A Godefroy-Kalton principle for free Banach lattices

TL;DR

This paper explores the lattice-lifting property in Banach lattices, establishing conditions for its presence and analyzing specific classes like spaces with unconditional bases and $C(K)$ spaces.

Contribution

It introduces the lattice-lifting property in Banach lattices, providing necessary conditions and identifying classes that satisfy this property, extending the Lipschitz-lifting concept.

Findings

Banach spaces with a 1-unconditional basis have the lattice-lifting property

Free Banach lattices share the lattice-lifting property

Necessary conditions for a Banach lattice to have the property

Abstract

Motivated by the Lipschitz-lifting property of Banach spaces introduced by Godefroy and Kalton, we consider the lattice-lifting property, which is an analogous notion within the category of Banach lattices and lattice homomorphisms.

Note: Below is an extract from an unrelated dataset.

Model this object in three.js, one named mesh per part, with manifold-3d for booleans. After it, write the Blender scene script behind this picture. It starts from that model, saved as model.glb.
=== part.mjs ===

Namely, a Banach lattice $X$ satisfies the lattice-lifting property if every lattice homomorphism to $X$ having a bounded linear right-inverse must have a lattice homomorphism right-inverse. In terms of free Banach lattices, this can be rephrased into the following question: which Banach lattices embed into the free Banach lattice which they generate as a lattice-complemented sublattice? We will provide necessary conditions for a Banach lattice to have the lattice-lifting property, and show that this property is shared by Banach spaces with a $1$-unconditional basis as well as free Banach lattices. The case of $C(K)$ spaces will also be analyzed.